One of the few initiatives is Convention on Corporate Social Responsibility and Accountability, promoted by the Stakeholder Forum and Vitae Civilis.

It is countered by a proposal for a Convention on Corporate Sustainability Reporting, pushed by UK-based multinational insurance company Aviva and the Aviva-convened Corporate Sustainability Reporting Coalition.

The proposal would commit states to develop regulations or codes to “encourage the integration of material sustainability issues” in large companies’ annual reports. There is an opt-out clause for companies, but they would have to explain their non-participation to shareholders or other stakeholders. The proposal says nothing about what shareholders could do if they didn’t accept the company’s explanation.

Use of the weasel word “encourage” is in line with the language of the Rio+20 documents. Lasse Gustavsson, the head of the WWF team at the conference, said on Sunday that “’encourage’ is used approximately 50 times in the negotiating text, while the word ‘must’ is used three times.”

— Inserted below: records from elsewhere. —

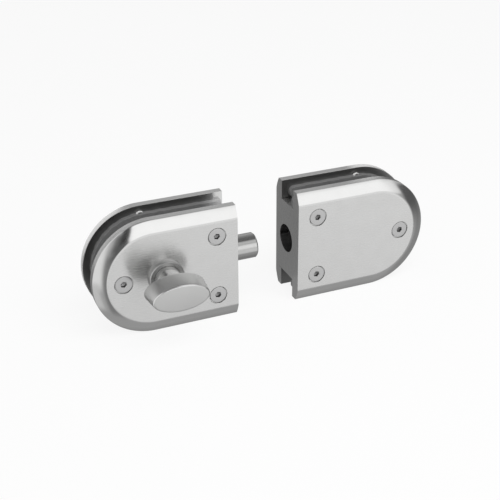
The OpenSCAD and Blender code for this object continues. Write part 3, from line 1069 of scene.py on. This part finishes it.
def makeFloor():
    bm = bmesh.new()
    size, z = studio["floorSize"], -endRadius * mm
    corners = ((-1, -1), (1, -1), (1, 1), (-1, 1))
    bm.faces.new([bm.verts.new((x * size, y * size, z)) for x, y in corners])
    floor = linkMesh("studioFloor", bm)
    material, nodes, links, shader = newMaterial("floorWhite")
    shader.inputs["Base Color"].default_value = (studio["floorColour"],) * 3 + (1,)
    shader.inputs["Roughness"].default_value = studio["floorRough"]
    shader.inputs["Specular IOR Level"].default_value = 0.0
    path = nodes.new("ShaderNodeLightPath")
    glow = nodes.new("ShaderNodeEmission")
    glow.inputs["Strength"].default_value = 1.0
    part = addMath(nodes, links, "MULTIPLY", path.outputs["Is Camera Ray"], studio["floorGlow"])
    mix = nodes.new("ShaderNodeMixShader")
    links.new(part, mix.inputs["Fac"])
    links.new(shader.outputs[0], mix.inputs[1])
    links.new(glow.outputs[0], mix.inputs[2])
    # the metal sees the studio's own low patches through the floor, and a painted shadow, a dim ground,
    # right under the units
    coords = nodes.new("ShaderNodeTexCoord")
    parts = nodes.new("ShaderNodeSeparateXYZ")
    links.new(coords.outputs["Object"], parts.inputs[0])
    soft = studio["shadowSoft"] * mm
    halfGap, thick = unit["doorGap"] / 2 * mm, (backOut - frontOut) / 2 * mm
    along = addMath(nodes, links, "SUBTRACT", parts.outputs["X"], halfGap)
    along = addMath(nodes, links, "ABSOLUTE", along)
    across = addMath(nodes, links, "SUBTRACT", parts.outputs["Y"], (frontOut + backOut) / 2 * mm)
    across = addMath(nodes, links, "ABSOLUTE", across)
    far = halfGap + unit["length"] * mm
    under = softStep(nodes, links, across, thick, thick - soft)
    under = addMath(nodes, links, "MULTIPLY", under, softStep(nodes, links, along, far, far - soft))
    clear = addMath(nodes, links, "SUBTRACT", 1.0, under)
    through = nodes.new("ShaderNodeBsdfTransparent")
    # this emission paints the floor's shadow under the units
    shade = nodes.new("ShaderNodeEmission")
    shade.inputs["Strength"].default_value = studio["shadowGlow"]
    mirrored = nodes.new("ShaderNodeMixShader")
    links.new(clear, mirrored.inputs["Fac"])
    links.new(shade.outputs[0], mirrored.inputs[1])
    links.new(through.outputs[0], mirrored.inputs[2])
    whole = nodes.new("ShaderNodeMixShader")
    links.new(path.outputs["Is Glossy Ray"], whole.inputs["Fac"])
    links.new(mix.outputs[0], whole.inputs[1])
    links.new(mirrored.outputs[0], whole.inputs[2])
    links.new(whole.outputs[0], nodes["Material Output"].inputs["Surface"])
    wear(floor, material)


# The lamp over the set gives the floor its shadow; the metal doesn't mirror it. Sizes in metres
topLamp = dict(
    aim=(0.02, 0.0, 0.0),
    azimuth=10,
    elevation=60,
    distance=0.9,
    wide=0.9,
    high=0.5,
    power=5.0,
)


def makeTopLamp():
    data = bpy.data.lights.new("topBox", "AREA")
    data.shape = "RECTANGLE"
    data.size, data.size_y = topLamp["wide"], topLamp["high"]
    data.energy = topLamp["power"]
    obj = bpy.data.objects.new("topBox", data)
    a, e = math.radians(topLamp["azimuth"]), math.radians(topLamp["elevation"])
    away = Vector((math.sin(a) * math.cos(e), -math.cos(a) * math.cos(e), math.sin(e)))
    obj.location = Vector(topLamp["aim"]) + away * topLamp["distance"]
    obj.rotation_mode = "QUATERNION"
    obj.rotation_quaternion = away.to_track_quat("Z", "Y")
    obj.visible_glossy = False
    bpy.context.scene.collection.objects.link(obj)


# Small discs of light close behind the round ends: only the rims of the back plates mirror them
discs = dict(
    left=dict(centre=(-72, 40, 9), wide=58, high=82, strength=0.95),
    right=dict(centre=(114, 40, 30), wide=36, high=50, strength=0.9),
)


def rimDisc(name, disc):
    data = bpy.data.lights.new(name, "AREA")
    data.shape = "ELLIPSE"
    data.size = disc["wide"] * mm
    data.size_y = disc["high"] * mm
    area = data.size * data.size_y * math.pi / 4
    data.energy = disc["strength"] * math.pi * area     # the power that makes the disc this bright
    obj = bpy.data.objects.new(name, data)
    obj.location = Vector(disc["centre"]) * mm
    obj.rotation_euler = (math.radians(-90), 0, 0)      # shines toward the front
    obj.visible_camera = False
    obj.visible_diffuse = False
    bpy.context.scene.collection.objects.link(obj)


makeCamera()
makeWorld()
makeFloor()
makeTopLamp()
rimDisc("leftDisc", discs["left"])
rimDisc("rightDisc", discs["right"])
print("studio made")

bpy.context.scene.view_settings.view_transform = "Standard"
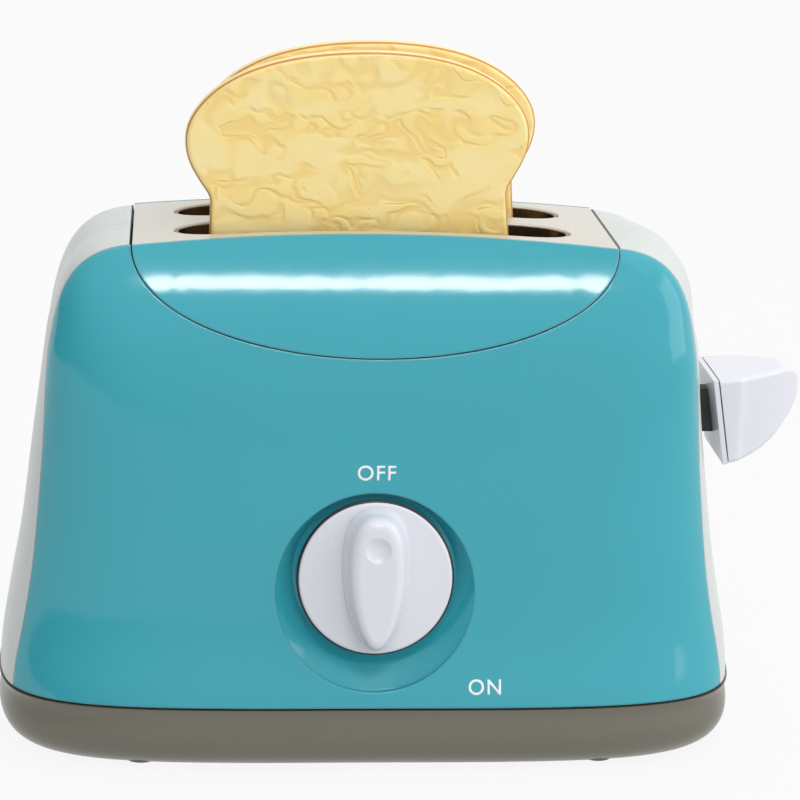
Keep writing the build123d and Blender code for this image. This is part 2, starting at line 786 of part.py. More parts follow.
def neck_bar(reach):
    start = rod_x + block_length / 2
    return box(start, reach, -neck_thickness / 2, neck_thickness / 2, neck_bottom, neck_top)


def lever_arm():
    """Black neck from the carriage, through the side wall, into the handle."""
    start = rod_x + block_length / 2
    arm = neck_bar(handle_reach - handle_socket)
    arm = arm + box(start, start + arm_pad_thickness, -arm_pad_half_depth, arm_pad_half_depth,
                    block_bottom, block_top)
    for z in lever_screw_heights():
        arm = arm - bar((start - 1, lever_screw_y(z), z), (start + arm_pad_thickness + 1, lever_screw_y(z), z),
                        screw_radius + screw_way)
    return arm


def lever_screws():
    seat = rod_x + block_length / 2 + arm_pad_thickness
    return Compound(children=[screw((seat, lever_screw_y(z), z), (-1, 0, 0), lever_screw_length)
                              for z in lever_screw_heights()])


# ---------------------------------------------------------------- toast
def toast_slice(x_centre, y_centre, tilt):
    """Slice of bread: narrow waist under two rounded ears and a domed crust."""
    # right half of the crust: shares of the half width and of the height
    shape = [(0.863, 0.622), (0.935, 0.675), (0.986, 0.727), (0.99, 0.805), (0.91, 0.87), (0.74, 0.932),
             (0.42, 0.983), (0.0, 1.0)]
    foot = toast_foot_half_width
    right = [(toast_half_width * u, toast_height * v) for u, v in shape]
    left = [(-x, z) for x, z in reversed(right[:-1])]
    crust = Spline(*right, *left)
    sides = [Line(left[-1], (-foot, 0)), Line((-foot, 0), (foot, 0)), Line((foot, 0), right[0])]
    outline = make_face([crust] + sides)
    outline = fillet([point for point in outline.vertices() if point.Y > 1], toast_waist)
    body = extrude(Plane.XZ.offset(-toast_thickness / 2) * outline, toast_thickness)
    corners = [edge for edge in body.edges() if edge.center().Z < 1 and abs(edge.center().Y) < 0.01]
    body = fillet([edge for edge in corners if abs(edge.center().X) > foot - 1], toast_corner)
    rims = [edge for edge in body.edges() if abs(abs(edge.center().Y) - toast_thickness / 2) < 0.01]
    body = fillet(rims, toast_edge)
    lowest = (foot - toast_corner) * sin(radians(abs(tilt)))
    return Pos(x_centre, y_centre, toast_rest + lowest) * Rot(0, -tilt, 0) * body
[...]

The net result, in Paul’s view, is that “At present, serious debate on international regulation of corporations appears to have been effectively marginalized.”
A good beginning, Dr Alison Doig, Christian Aid’s senior adviser on sustainable development, said at an event on Sunday in the Rio Centro hosting the negotiations, would be for multinationals to pay the $160 billion a year which the charity estimates is lost every year to tax dodging by multinationals.